鳥取の東照宮

                                         元鳥取地方検察庁検事正 岡 俊介 

 鳥取県庁から徒歩15分ほどのところに樗谿(おうちだに)公園という緑豊かな公園があり、ここに古い神社が建っている。この神社の鳥居に「東照宮」と書かれた看板が付いている。「なんで鳥取に東照宮?」と不思議に思ってちょっと調べた。
 樗谿公園付近は古来神域とされ、かつて王寺という寺院があって、付近は「王寺谷(おうじだに)」と呼ばれていた。
 江戸幕府成立後の1632年、当時3歳の池田光仲という殿様が備前岡山から因州鳥取藩に転封になる。鳥取東照宮の創建は1650年。若い光仲は、家康の権威を後ろ盾に、内外にその血縁と自身の権威を示したものと考えられている。光仲の祖父池田輝政は尾張出身で、信長、秀吉、家康に順次仕え、家康の次女督姫を娶った。つまり光仲は家康の曽孫に当たるわけで、家康の威光をフルに使える立場にあったのだろう。それもあってか光仲は藩主権力の確立に成功し、以後、鳥取東照宮は鳥取藩の武家の象徴として、その精神的支柱の役割を果たしたという。
 因みに光仲の奥方茶々姫は、家康の10男紀州藩主徳川頼宣の長女である。鳥取藩と徳川家の関係はその後も継続し、最後の鳥取藩主池田慶徳は徳川慶喜の異母弟であった。
 明治元年の神仏分離令によって、鳥取東照宮は所領の多くを失い、明治7年には、名称も樗谿神社に変更している。
 明治維新以降、禄を失った多くの士族が開拓のため北海道に渡ったが、鳥取でも、明治18年ころに、鳥取藩士族105戸を中心とした人々が北海道空知郡岩見沢村(現岩見沢市)に移住した。
 明治33年、彼らは、樗谿神社を分霊し、開拓地に「鳥取神社」を勧請した。

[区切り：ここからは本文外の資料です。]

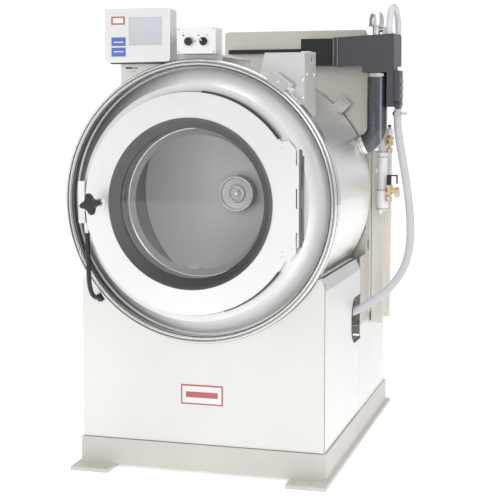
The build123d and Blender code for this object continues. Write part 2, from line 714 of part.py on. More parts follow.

過酷な自然の中で生きていくため、自分たちの心の支えになるものを欲したと思われる。
 これらの事実は、日本史の中で普通にみられるありきたりな事柄かもしれないが、逆に言うと、私たちの祖先は、激動する時代の中で、当たり前のように、生き残るために工夫し、必死であがいてきたのだということを教えてくれる。その末裔である我々も、変化する時代を前にただ立ちすくんでいるわけにはいかないだろうと思わせてくれるのである。
 樗谿神社は、鳥取市街地のすぐそばにありながら、高い木々に囲まれ、古の神域らしい雰囲気がある。ここを訪れると、時代の激流の中で、この神社を心の支えとして生きた人々の魂に触れ、その勇気を分けてもらえるような気がする。鳥取来訪の際には是非訪れていただきたい場所である(ただし、クマが出るらしいので鳴り物の携帯をお勧めする)。